_Problem to solve_
Return only the lines between the line holding "for label, leg" and the line holding "if empty is", the two boundary lines included, exactly as they appear.
[START]
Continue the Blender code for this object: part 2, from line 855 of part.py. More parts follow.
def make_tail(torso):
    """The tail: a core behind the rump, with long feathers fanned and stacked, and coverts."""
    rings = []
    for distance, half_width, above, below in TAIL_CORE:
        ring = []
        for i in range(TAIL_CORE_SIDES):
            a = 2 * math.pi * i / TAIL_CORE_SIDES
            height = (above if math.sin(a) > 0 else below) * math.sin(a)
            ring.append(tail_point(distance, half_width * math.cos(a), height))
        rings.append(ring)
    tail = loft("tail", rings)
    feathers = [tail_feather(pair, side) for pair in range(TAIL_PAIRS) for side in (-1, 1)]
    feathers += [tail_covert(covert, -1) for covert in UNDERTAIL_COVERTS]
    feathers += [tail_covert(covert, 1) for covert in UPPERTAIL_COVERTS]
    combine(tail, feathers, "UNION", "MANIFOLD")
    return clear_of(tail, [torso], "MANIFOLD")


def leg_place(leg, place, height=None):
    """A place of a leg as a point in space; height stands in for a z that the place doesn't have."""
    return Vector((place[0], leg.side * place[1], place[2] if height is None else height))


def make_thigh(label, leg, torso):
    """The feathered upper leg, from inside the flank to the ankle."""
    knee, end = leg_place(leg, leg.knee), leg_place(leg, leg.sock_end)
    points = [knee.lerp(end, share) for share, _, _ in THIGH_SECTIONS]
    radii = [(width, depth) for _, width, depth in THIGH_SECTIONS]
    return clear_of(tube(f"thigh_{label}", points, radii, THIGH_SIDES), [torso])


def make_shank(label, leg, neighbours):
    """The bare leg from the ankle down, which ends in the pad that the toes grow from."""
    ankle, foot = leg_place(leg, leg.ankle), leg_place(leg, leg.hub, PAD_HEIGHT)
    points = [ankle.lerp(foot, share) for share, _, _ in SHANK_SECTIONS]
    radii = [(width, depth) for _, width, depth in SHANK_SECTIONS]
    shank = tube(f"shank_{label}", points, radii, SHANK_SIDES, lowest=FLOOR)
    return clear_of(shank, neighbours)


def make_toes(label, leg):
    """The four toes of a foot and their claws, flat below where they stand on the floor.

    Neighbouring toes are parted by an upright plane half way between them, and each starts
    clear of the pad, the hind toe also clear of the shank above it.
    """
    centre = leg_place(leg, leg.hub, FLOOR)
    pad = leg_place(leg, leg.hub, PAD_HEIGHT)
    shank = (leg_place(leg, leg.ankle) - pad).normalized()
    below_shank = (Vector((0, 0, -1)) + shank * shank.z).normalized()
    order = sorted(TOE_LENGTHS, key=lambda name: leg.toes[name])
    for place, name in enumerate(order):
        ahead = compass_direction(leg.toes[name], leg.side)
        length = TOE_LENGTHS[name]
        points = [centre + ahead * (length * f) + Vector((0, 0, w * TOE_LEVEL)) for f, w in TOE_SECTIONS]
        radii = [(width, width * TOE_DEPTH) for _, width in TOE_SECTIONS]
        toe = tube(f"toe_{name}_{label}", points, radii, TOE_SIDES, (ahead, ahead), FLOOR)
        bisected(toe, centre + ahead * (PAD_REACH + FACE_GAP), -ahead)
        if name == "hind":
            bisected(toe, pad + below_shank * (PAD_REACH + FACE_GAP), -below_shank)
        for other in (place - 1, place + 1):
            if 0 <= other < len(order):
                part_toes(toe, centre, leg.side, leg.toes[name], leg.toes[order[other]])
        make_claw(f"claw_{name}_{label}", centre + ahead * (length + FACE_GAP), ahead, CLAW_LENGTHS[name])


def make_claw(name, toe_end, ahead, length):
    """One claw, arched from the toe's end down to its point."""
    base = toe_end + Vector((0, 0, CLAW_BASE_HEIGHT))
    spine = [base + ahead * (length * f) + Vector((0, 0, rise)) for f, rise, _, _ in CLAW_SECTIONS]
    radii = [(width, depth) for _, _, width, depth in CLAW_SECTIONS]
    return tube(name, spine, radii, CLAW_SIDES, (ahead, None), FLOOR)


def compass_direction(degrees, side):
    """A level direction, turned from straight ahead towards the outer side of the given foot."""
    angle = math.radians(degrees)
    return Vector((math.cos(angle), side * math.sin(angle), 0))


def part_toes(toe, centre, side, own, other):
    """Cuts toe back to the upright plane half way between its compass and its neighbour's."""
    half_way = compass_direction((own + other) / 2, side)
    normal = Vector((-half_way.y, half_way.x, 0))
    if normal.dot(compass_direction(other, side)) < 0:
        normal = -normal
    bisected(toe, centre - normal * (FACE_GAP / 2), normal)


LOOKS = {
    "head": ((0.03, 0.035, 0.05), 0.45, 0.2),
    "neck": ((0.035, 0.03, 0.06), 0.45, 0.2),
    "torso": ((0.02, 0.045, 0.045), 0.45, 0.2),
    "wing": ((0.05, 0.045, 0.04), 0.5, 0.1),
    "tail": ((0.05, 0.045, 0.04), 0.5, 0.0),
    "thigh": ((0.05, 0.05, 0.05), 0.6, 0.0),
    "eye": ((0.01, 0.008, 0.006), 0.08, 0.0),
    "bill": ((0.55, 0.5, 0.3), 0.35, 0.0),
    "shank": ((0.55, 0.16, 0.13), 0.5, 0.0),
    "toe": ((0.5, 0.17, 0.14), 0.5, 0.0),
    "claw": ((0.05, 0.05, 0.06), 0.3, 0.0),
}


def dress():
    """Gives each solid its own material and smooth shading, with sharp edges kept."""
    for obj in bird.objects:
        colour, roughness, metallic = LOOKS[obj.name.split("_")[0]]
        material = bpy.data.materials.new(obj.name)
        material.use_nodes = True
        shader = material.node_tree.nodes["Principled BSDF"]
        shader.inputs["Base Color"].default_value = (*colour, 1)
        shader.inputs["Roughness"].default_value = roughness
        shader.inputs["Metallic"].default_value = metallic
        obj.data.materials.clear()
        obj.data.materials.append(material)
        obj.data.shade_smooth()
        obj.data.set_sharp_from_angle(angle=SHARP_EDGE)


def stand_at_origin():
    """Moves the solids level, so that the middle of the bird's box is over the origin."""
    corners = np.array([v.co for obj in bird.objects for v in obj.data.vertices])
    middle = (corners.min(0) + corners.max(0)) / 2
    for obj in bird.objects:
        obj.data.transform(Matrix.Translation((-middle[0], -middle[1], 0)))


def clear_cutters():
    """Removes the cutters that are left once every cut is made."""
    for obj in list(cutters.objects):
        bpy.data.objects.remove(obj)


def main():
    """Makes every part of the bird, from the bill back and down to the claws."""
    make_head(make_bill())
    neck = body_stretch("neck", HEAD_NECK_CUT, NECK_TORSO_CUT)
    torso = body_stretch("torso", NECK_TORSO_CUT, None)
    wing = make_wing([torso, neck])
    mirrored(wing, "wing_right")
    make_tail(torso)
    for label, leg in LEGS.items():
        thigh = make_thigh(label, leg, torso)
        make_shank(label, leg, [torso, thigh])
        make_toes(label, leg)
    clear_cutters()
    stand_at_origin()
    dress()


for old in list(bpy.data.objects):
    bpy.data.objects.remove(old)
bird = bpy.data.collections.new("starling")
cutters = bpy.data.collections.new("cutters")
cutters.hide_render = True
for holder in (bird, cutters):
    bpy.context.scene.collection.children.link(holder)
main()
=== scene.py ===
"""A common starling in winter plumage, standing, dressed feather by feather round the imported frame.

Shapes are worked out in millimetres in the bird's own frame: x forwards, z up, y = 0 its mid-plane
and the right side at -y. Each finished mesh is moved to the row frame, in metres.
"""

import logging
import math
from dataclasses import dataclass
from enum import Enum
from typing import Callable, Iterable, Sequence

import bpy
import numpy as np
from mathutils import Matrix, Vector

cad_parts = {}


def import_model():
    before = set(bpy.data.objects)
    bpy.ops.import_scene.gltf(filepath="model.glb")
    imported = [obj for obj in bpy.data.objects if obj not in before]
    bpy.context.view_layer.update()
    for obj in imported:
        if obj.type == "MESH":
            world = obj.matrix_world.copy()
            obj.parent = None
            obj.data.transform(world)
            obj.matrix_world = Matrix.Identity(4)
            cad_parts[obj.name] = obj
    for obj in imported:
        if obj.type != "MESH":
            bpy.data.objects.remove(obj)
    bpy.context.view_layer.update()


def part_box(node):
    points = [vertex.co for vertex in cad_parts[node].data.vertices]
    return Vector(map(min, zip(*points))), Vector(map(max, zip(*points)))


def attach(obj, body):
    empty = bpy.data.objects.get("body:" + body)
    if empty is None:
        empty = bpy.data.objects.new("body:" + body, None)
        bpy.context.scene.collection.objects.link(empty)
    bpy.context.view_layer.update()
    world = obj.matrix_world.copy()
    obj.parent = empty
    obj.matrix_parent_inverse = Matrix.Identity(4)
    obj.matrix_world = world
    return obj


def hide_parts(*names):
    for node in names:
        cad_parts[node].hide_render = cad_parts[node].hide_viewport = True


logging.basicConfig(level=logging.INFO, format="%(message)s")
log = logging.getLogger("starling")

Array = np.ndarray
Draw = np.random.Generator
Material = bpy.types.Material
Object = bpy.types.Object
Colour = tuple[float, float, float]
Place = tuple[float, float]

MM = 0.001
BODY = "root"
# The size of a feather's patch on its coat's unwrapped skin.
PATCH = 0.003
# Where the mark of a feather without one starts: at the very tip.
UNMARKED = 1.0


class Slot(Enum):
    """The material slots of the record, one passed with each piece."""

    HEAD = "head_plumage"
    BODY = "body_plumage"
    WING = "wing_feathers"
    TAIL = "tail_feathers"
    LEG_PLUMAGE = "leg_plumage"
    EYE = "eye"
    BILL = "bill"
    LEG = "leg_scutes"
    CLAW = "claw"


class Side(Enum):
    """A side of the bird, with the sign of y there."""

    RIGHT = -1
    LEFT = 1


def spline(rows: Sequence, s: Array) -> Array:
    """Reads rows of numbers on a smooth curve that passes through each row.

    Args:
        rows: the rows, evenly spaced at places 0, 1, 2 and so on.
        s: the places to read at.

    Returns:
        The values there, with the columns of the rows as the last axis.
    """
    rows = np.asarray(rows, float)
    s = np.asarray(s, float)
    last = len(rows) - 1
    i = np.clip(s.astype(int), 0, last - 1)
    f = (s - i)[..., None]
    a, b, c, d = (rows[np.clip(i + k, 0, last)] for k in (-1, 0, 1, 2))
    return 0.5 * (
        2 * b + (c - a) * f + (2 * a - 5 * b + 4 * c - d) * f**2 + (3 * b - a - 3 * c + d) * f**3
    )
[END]
_Output below_
    for label, leg in LEGS.items():
        thigh = make_thigh(label, leg, torso)
        make_shank(label, leg, [torso, thigh])
        make_toes(label, leg)
    clear_cutters()
    stand_at_origin()
    dress()


for old in list(bpy.data.objects):
    bpy.data.objects.remove(old)
bird = bpy.data.collections.new("starling")
cutters = bpy.data.collections.new("cutters")
cutters.hide_render = True
for holder in (bird, cutters):
    bpy.context.scene.collection.children.link(holder)
main()
=== scene.py ===
"""A common starling in winter plumage, standing, dressed feather by feather round the imported frame.

Shapes are worked out in millimetres in the bird's own frame: x forwards, z up, y = 0 its mid-plane
and the right side at -y. Each finished mesh is moved to the row frame, in metres.
"""

import logging
import math
from dataclasses import dataclass
from enum import Enum
from typing import Callable, Iterable, Sequence

import bpy
import numpy as np
from mathutils import Matrix, Vector

cad_parts = {}


def import_model():
    before = set(bpy.data.objects)
    bpy.ops.import_scene.gltf(filepath="model.glb")
    imported = [obj for obj in bpy.data.objects if obj not in before]
    bpy.context.view_layer.update()
    for obj in imported:
        if obj.type == "MESH":
            world = obj.matrix_world.copy()
            obj.parent = None
            obj.data.transform(world)
            obj.matrix_world = Matrix.Identity(4)
            cad_parts[obj.name] = obj
    for obj in imported:
        if obj.type != "MESH":
            bpy.data.objects.remove(obj)
    bpy.context.view_layer.update()


def part_box(node):
    points = [vertex.co for vertex in cad_parts[node].data.vertices]
    return Vector(map(min, zip(*points))), Vector(map(max, zip(*points)))


def attach(obj, body):
    empty = bpy.data.objects.get("body:" + body)
    if empty is None:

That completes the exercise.